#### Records
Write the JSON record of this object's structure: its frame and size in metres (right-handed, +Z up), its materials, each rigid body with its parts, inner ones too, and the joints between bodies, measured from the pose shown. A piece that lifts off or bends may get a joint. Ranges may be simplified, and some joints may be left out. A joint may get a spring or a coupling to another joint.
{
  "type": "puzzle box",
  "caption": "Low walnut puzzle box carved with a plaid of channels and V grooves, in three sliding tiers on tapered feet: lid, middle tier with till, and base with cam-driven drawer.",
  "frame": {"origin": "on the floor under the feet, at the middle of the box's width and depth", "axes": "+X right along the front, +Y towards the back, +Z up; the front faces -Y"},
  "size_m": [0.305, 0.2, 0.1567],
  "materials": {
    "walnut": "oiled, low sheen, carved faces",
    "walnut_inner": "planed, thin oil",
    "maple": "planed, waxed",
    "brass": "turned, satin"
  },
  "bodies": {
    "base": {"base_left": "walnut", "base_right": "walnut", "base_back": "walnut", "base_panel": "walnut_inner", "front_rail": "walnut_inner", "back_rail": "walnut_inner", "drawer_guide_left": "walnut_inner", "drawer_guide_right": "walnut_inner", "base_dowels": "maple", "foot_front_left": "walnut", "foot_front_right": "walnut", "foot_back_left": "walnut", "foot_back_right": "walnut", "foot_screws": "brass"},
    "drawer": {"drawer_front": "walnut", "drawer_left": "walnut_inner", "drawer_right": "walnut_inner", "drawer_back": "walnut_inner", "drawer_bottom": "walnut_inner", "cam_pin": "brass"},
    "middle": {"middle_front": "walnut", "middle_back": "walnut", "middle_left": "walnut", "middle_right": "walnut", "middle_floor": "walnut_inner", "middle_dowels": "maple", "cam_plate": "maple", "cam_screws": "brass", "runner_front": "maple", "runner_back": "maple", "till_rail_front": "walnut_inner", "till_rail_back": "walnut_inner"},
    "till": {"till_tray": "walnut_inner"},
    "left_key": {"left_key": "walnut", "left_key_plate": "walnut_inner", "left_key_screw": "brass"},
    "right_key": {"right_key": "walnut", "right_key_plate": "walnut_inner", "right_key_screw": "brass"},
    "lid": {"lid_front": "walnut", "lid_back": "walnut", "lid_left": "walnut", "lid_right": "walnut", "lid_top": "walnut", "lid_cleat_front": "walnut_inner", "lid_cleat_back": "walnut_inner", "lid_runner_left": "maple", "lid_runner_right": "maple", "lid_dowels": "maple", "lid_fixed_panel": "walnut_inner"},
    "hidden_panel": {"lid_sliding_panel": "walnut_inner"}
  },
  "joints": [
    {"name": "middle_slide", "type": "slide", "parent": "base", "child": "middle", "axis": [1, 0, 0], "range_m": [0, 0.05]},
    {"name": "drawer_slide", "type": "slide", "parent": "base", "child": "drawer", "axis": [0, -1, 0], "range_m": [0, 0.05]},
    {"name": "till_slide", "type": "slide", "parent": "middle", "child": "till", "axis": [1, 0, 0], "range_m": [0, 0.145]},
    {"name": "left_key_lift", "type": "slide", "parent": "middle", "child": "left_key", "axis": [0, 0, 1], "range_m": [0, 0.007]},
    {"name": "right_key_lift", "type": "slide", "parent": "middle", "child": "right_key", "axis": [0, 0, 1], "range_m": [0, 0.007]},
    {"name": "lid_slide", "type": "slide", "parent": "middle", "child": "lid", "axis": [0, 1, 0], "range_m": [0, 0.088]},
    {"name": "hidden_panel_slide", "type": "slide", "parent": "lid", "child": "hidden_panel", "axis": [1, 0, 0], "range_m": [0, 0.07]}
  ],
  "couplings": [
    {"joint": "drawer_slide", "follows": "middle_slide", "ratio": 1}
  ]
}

...

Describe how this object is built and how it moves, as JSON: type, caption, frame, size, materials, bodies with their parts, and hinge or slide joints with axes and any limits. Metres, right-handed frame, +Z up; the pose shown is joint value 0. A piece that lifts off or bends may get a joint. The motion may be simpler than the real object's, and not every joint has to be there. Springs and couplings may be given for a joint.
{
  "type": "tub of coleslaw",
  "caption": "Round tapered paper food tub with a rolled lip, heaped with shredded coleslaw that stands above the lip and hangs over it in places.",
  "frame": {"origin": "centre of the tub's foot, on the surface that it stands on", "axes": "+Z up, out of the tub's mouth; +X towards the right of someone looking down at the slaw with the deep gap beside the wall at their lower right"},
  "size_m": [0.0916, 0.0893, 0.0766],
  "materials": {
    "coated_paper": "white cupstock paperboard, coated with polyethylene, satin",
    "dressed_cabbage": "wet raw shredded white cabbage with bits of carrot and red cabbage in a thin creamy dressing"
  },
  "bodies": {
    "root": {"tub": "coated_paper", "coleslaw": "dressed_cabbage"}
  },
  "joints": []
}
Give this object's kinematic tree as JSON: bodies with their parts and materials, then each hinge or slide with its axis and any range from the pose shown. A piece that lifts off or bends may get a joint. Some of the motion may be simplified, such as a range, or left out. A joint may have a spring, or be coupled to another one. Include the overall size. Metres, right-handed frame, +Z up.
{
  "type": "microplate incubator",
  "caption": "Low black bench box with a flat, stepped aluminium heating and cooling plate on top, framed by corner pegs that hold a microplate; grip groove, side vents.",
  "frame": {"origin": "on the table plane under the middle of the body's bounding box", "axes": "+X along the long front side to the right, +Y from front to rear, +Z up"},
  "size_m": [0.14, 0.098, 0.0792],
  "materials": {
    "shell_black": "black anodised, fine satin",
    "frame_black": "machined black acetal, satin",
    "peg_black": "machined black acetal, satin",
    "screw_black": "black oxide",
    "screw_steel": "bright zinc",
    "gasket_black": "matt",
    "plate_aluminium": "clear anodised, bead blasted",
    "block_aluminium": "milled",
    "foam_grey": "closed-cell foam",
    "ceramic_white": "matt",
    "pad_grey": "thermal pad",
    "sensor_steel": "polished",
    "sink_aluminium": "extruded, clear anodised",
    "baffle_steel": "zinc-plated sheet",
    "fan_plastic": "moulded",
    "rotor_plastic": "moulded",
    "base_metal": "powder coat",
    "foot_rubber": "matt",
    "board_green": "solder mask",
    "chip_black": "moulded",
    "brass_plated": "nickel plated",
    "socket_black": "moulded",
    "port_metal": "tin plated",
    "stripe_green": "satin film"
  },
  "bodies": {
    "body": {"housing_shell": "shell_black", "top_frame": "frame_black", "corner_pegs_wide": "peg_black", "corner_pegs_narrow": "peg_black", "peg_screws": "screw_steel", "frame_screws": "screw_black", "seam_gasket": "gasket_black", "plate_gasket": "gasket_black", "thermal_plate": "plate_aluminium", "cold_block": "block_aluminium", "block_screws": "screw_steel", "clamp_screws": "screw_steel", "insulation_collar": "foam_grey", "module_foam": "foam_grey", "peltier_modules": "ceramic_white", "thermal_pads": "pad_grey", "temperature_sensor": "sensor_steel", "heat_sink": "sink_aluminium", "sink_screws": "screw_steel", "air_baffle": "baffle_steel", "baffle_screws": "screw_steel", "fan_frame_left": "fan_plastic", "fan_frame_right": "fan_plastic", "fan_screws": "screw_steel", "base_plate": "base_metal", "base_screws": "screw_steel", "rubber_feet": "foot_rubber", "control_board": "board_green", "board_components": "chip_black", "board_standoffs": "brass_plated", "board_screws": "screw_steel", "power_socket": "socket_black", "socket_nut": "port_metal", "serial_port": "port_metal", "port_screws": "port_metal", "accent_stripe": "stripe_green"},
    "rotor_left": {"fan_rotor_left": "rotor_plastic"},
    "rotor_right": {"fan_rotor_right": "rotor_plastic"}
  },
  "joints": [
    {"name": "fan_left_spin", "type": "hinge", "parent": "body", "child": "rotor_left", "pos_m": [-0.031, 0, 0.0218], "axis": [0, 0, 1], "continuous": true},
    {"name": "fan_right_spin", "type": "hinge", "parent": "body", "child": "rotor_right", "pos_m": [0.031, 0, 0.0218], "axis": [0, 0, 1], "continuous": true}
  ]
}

#### SET EXERCISE
Read through the entries and copy every line that includes "each".

#### OUTPUT OF THE TASK
Write the JSON record of this object's structure: its frame and size in metres (right-handed, +Z up), its materials, each rigid body with its parts, inner ones too, and the joints between bodies, measured from the pose shown. A piece that lifts off or bends may get a joint. Ranges may be simplified, and some joints may be left out. A joint may get a spring or a coupling to another joint.
Give this object's kinematic tree as JSON: bodies with their parts and materials, then each hinge or slide with its axis and any range from the pose shown. A piece that lifts off or bends may get a joint. Some of the motion may be simplified, such as a range, or left out. A joint may have a spring, or be coupled to another one. Include the overall size. Metres, right-handed frame, +Z up.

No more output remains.